Supreme Court Asks Mercedes to Pay Rs 36 Lakh to Buyer for ‘Suffering Discomfort’
Supreme Court Asks Mercedes to Pay Rs 36 Lakh to Buyer for ‘Suffering Discomfort’
The consumer complaint was filed by M/s Controls and Switchgear Company Ltd, alleging the car suffered from excessive heating on left side of the centre hump within a short time of purchase in 2003

The Supreme Court on Tuesday said people do not purchase high-end luxurious cars to suffer discomfort, as it directed Mercedes Benz India Private Ltd to refund Rs 36 lakh to a buyer for sale of a defective vehicle.

A bench of Justices Bela M Trivedi and Pankaj Mithal partly allowed an appeal by the carmaker against the National Consumer Disputes Redressal Commission’s order.

“We are of the opinion that the interest of justice and balance of equity would be met if the respondent complainant is permitted to retain the car in question and the appellant is directed to refund Rs 36 lakh instead of Rs 58 lakh as directed by the National Commission in the impugned order,” the bench said.

M/s Daimler Chrysler India Pvt Ltd, now known as Mercedes Benz India Pvt Ltd, filed the appeal against the commission’s order of 2007. The consumer complaint was filed by M/s Controls and Switchgear Company Ltd, alleging the car suffered from excessive heating on left side of the centre hump within a short time of purchase in 2003.

After considering the affidavits, correspondences, reports and the other material on record, the bench said it has no hesitation in holding that such overheating of the surface of hump and the overall high temperature in the car was a fault, imperfection or shortcoming in the quality or standard which was expected to be maintained by the luxury car company under the contract with the respondent-complainant and therefore was a ‘defect’ within the meaning of Section 2(1)(f) of the said Consumer Protection Act.

The bench said: “People do not purchase the high-end luxurious cars to suffer discomfort more particularly when they buy the vehicle keeping utmost faith in the supplier who would make the representations in the brochures or the advertisements projecting and promoting such cars as the finest and safest automobile in the world.”

The court noted the complainant here suffered great inconvenience, discomfort and also the waste of time and energy in pursuing the litigations.

In the case, the appellant had made an offer in the year 2006 to repurchase the car in question as per the market value as of November 2006 to be Rs 34 lakh or at the book value of the car as of December 2006 to be about Rs 36 lakh. However, the respondent had not agreed to the said proposal, and continued to use the said car for about 17 years till this date.

In its contentions, the appellant also said the purchase of car or vehicle by a company for the use of personal use of its directors could not be said to be the purchase of vehicle for self-employment to earn its livelihood, but it has to be construed as the purchase of vehicle for “commercial purposes”. Therefore, such company would fall outside the purview of the definition of “consumer” within the meaning of Section 2(1)(d) of the said Act, it said.

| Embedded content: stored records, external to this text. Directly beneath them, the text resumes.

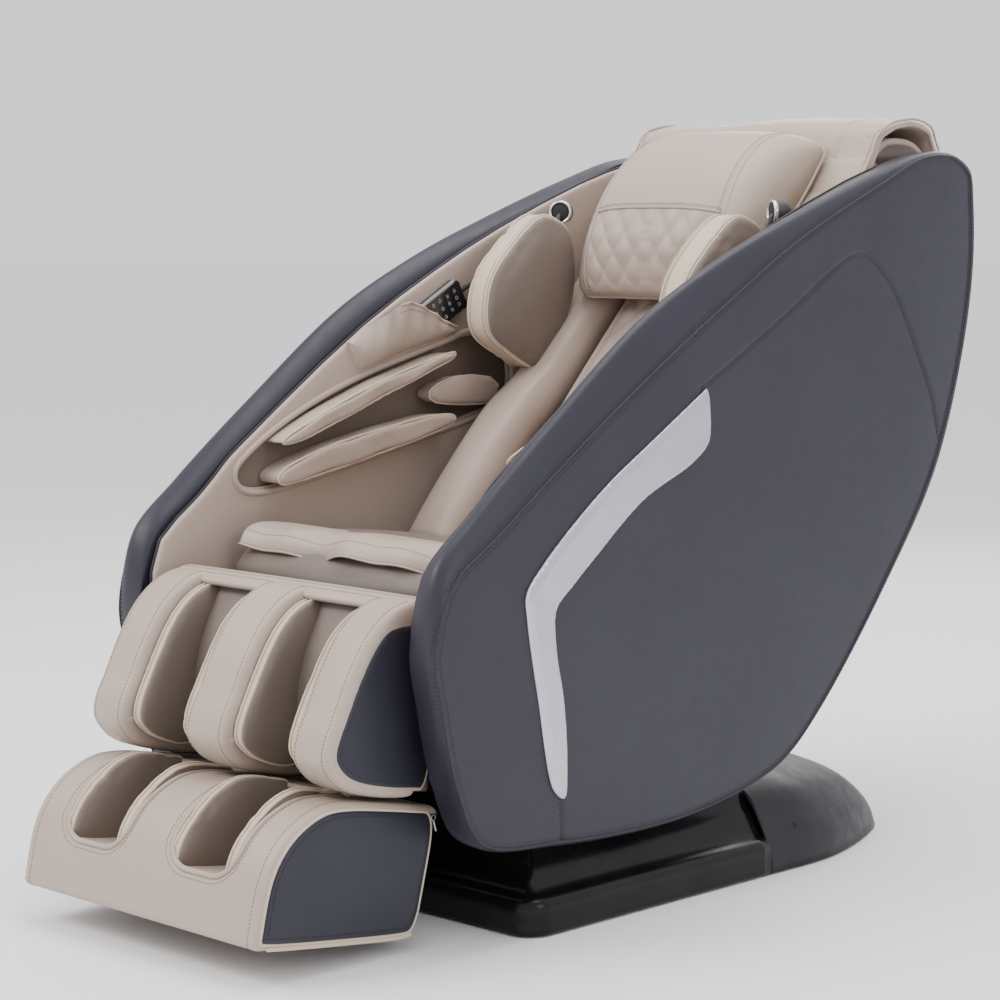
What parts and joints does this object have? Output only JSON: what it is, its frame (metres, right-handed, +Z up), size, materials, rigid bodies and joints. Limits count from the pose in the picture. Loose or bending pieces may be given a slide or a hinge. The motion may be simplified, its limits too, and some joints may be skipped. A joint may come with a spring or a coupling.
{
  "type": "massage chair",
  "caption": "Full-body massage chair: a tilting capsule of two upholstered side shells with seat, reclining back, flip-up head pillow and a lifting leg unit on a low base.",
  "frame": {"origin": "on the floor under the tilt axis, midway between the side shells", "axes": "+Z up, the sitter faces -Y, +X is the sitter's left"},
  "size_m": [0.7928, 1.6897, 1.318],
  "materials": {
    "shell_leatherette": "satin",
    "taupe_leatherette": "satin",
    "dark_taupe_leatherette": "satin",
    "slate_leatherette": "satin",
    "cream_gusset": "satin",
    "silver_trim": "satin",
    "gloss_black": "gloss",
    "satin_black": "satin",
    "base_plastic": "matte",
    "painted_steel": "satin",
    "zinc_steel": "satin",
    "rubber": "matte",
    "key_rubber": "matte",
    "cord_black": "satin",
    "chrome_ring": "gloss"
  },
  "bodies": {
    "base": {"base_frame": "painted_steel", "floor_plate": "base_plastic", "base_skirt": "gloss_black", "base_rear_cover": "satin_black", "power_inlet": "satin_black"},
    "power_switch": {"power_switch": "key_rubber"},
    "wheel_left": {"wheel_left": "rubber"},
    "wheel_right": {"wheel_right": "rubber"},
    "tilt_motor": {"tilt_motor": "satin_black"},
    "tilt_rod": {"tilt_rod": "zinc_steel"},
    "capsule": {"shell_left": "shell_leatherette", "shell_right": "shell_leatherette", "trim_left": "silver_trim", "trim_right": "silver_trim", "arm_panel_left": "dark_taupe_leatherette", "arm_panel_right": "dark_taupe_leatherette", "arm_lip_left": "taupe_leatherette", "arm_lip_right": "taupe_leatherette", "arm_upper_pad_left": "taupe_leatherette", "arm_upper_pad_right": "taupe_leatherette", "arm_lower_pad_left": "taupe_leatherette", "arm_lower_pad_right": "taupe_leatherette", "elbow_pad_left": "taupe_leatherette", "elbow_pad_right": "taupe_leatherette", "remote_pocket": "taupe_leatherette", "remote": "gloss_black", "remote_cord": "cord_black", "cord_gland": "satin_black", "seat_frame": "painted_steel", "seat_cushion": "dark_taupe_leatherette", "seat_bolster": "dark_taupe_leatherette", "seat_flap": "taupe_leatherette"},
    "recline_motor": {"recline_motor": "satin_black"},
    "recline_rod": {"recline_rod": "zinc_steel"},
    "legrest_motor": {"legrest_motor": "satin_black"},
    "legrest_rod": {"legrest_rod": "zinc_steel"},
    "backrest": {"back_frame": "painted_steel", "back_cover": "slate_leatherette", "back_pad": "taupe_leatherette", "back_bolster_left": "taupe_leatherette", "back_bolster_right": "taupe_leatherette", "shoulder_wing_left": "dark_taupe_leatherette", "shoulder_wing_right": "dark_taupe_leatherette", "speaker_left": "chrome_ring", "speaker_right": "chrome_ring", "top_flap": "taupe_leatherette"},
    "carriage": {"massage_carriage": "satin_black"},
    "rollers": {"massage_rollers": "rubber"},
    "pillow": {"head_pillow": "taupe_leatherette"},
    "legrest": {"calf_pad": "taupe_leatherette", "calf_side_left": "slate_leatherette", "calf_side_right": "slate_leatherette"},
    "footrest": {"foot_pad": "taupe_leatherette", "foot_side_left": "slate_leatherette", "foot_side_right": "slate_leatherette", "foot_rails": "zinc_steel"},
    "key_1": {"remote_key_1": "key_rubber"},
    "key_2": {"remote_key_2": "key_rubber"},
    "key_3": {"remote_key_3": "key_rubber"},
    "key_4": {"remote_key_4": "key_rubber"}
  },
  "joints": [
    {"name": "capsule_tilt", "type": "hinge", "parent": "base", "child": "capsule", "pos_m": [0, 0, 0.45], "axis": [-1, 0, 0], "range_deg": [0, 20]},
    {"name": "tilt_motor_swing", "type": "hinge", "parent": "base", "child": "tilt_motor", "pos_m": [0, -0.38, 0.072], "axis": [-1, 0, 0], "range_deg": [-2.84, 0.5]},
    {"name": "tilt_rod_slide", "type": "slide", "parent": "tilt_motor", "child": "tilt_rod", "axis": [0, 0.1544, 0.988], "range_m": [-0.001, 0.1163]},
    {"name": "back_recline", "type": "hinge", "parent": "capsule", "child": "backrest", "pos_m": [0, -0.12, 0.455], "axis": [-1, 0, 0], "range_deg": [0, 12]},
    {"name": "recline_motor_swing", "type": "hinge", "parent": "capsule", "child": "recline_motor", "pos_m": [0, -0.062, 0.3], "axis": [-1, 0, 0], "range_deg": [-0.5, 9.4]},
    {"name": "recline_rod_slide", "type": "slide", "parent": "recline_motor", "child": "recline_rod", "axis": [0, 0.5767, 0.817], "range_m": [-0.031, 0.001]},
    {"name": "legrest_lift", "type": "hinge", "parent": "capsule", "child": "legrest", "pos_m": [0, -0.64, 0.5], "axis": [-1, 0, 0], "range_deg": [0, 80]},
    {"name": "legrest_motor_swing", "type": "hinge", "parent": "capsule", "child": "legrest_motor", "pos_m": [0.11, -0.277, 0.368], "axis": [-1, 0, 0], "range_deg": [-0.5, 16.94]},
    {"name": "legrest_rod_slide", "type": "slide", "parent": "legrest_motor", "child": "legrest_rod", "axis": [0, -0.9956, -0.0933], "range_m": [-0.001, 0.1729]},
    {"name": "foot_extend", "type": "slide", "parent": "legrest", "child": "footrest", "axis": [0, -0.1741, -0.9847], "range_m": [0, 0.12]},
    {"name": "pillow_flip", "type": "hinge", "parent": "backrest", "child": "pillow", "pos_m": [0, 0.44, 1.286], "axis": [-1, 0, 0], "range_deg": [0, 130]},
    {"name": "carriage_travel", "type": "slide", "parent": "backrest", "child": "carriage", "axis": [0, 0.6989, 0.7153], "range_m": [0, 0.5]},
    {"name": "roller_spin", "type": "hinge", "parent": "carriage", "child": "rollers", "pos_m": [0, -0.02189, 0.53762], "axis": [1, 0, 0], "continuous": true},
    {"name": "wheel_left_spin", "type": "hinge", "parent": "base", "child": "wheel_left", "pos_m": [0.17, 0.47, 0.031], "axis": [1, 0, 0], "continuous": true},
    {"name": "wheel_right_spin", "type": "hinge", "parent": "base", "child": "wheel_right", "pos_m": [-0.17, 0.47, 0.031], "axis": [1, 0, 0], "continuous": true},
    {"name": "power_switch_rock", "type": "hinge", "parent": "base", "child": "power_switch", "pos_m": [0.083, 0.5585, 0.033], "axis": [0, 0, 1], "range_deg": [-6, 6]},
    {"name": "key_1_press", "type": "slide", "parent": "capsule", "child": "key_1", "axis": [-1, 0, 0], "range_m": [0, 0.001], "stiffness_N_per_m": 1000},
    {"name": "key_2_press", "type": "slide", "parent": "capsule", "child": "key_2", "axis": [-1, 0, 0], "range_m": [0, 0.001], "stiffness_N_per_m": 1000},
    {"name": "key_3_press", "type": "slide", "parent": "capsule", "child": "key_3", "axis": [-1, 0, 0], "range_m": [0, 0.001], "stiffness_N_per_m": 1000},
    {"name": "key_4_press", "type": "slide", "parent": "capsule", "child": "key_4", "axis": [-1, 0, 0], "range_m": [0, 0.001], "stiffness_N_per_m": 1000}
  ],
  "couplings": [
    {"joint": "tilt_motor_swing", "follows": "capsule_tilt", "ratio": -0.11678},
    {"joint": "tilt_rod_slide", "follows": "capsule_tilt", "m_per_rad": 0.33044},
    {"joint": "recline_motor_swing", "follows": "back_recline", "ratio": 0.7416},
    {"joint": "recline_rod_slide", "follows": "back_recline", "m_per_rad": -0.14338},
    {"joint": "legrest_motor_swing", "follows": "legrest_lift", "ratio": 0.20548},
    {"joint": "legrest_rod_slide", "follows": "legrest_lift", "m_per_rad": 0.12312},
    {"joint": "foot_extend", "follows": "legrest_lift", "m_per_rad": 0.0859}
  ]
}
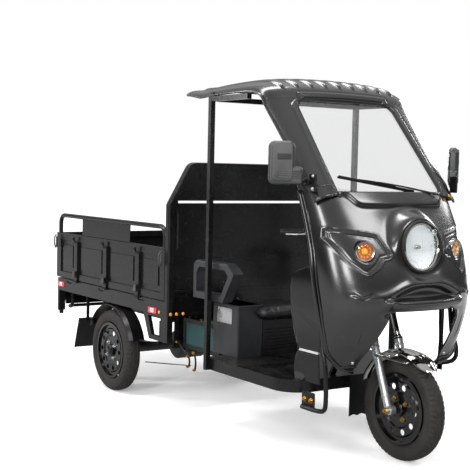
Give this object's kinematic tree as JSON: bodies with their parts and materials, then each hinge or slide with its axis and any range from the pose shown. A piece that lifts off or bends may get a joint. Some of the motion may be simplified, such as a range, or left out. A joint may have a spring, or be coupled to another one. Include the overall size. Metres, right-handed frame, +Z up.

The bench, however, noted it is discernible that the definition of “consumer” does not include a person who obtains any goods for “resale” or for “any commercial purpose”. Though what is “commercial purpose” has not been defined under the Act, it has been interpreted in catena of decisions by this court, it said.

The court pointed out the sum and substance of those decisions is that to determine whether the goods purchased by a person (which would include a legal entity like a company) were for a commercial purpose or not, within the definition of a “consumer” as contemplated in Section 2(1)(d) of the said Act, would depend upon facts and circumstances of each case.

However ordinarily “commercial purpose” is understood to include manufacturing/industrial activity or business-to-business transactions between commercial entities, it said.

The purchase of the goods should have a close and direct nexus with a profit-generating activity. It has to be seen whether the dominant intention or dominant purpose for the transaction was to facilitate some kind of profit generation for the purchaser and/or their beneficiary, it said.

The bench pointed out if it is found that the dominant purpose behind purchasing the goods was for the personal use and consumption of the purchaser and/or their beneficiary, or was otherwise not linked to any commercial activity, the question of whether such a purchase was for the purpose of “generating livelihood by means of self-employment” need not be looked into. Again, the said determination cannot be restricted in a straitjacket formula and it has to be decided on case-to-case basis, it added.

The court here dealt with appeals involving common question of law — whether the purchase of a vehicle or goods by a company for the use or personal use of its directors would amount to purchase for “commercial purpose” within the meaning of Section 2(1)(d) of the Consumer Protection Act, 1986, now re-enacted as Consumer Protection Act, 2019.

In connected matters, the court dismissed appeal by the company against the commission’s order awarding a compensation of Rs 5 lakh to purchaser for indulging in unfair trade practices by the appellants for incomplete disclosure or non-disclosure of the complete details with regard to the functioning of the airbags at the time of promotion of the car.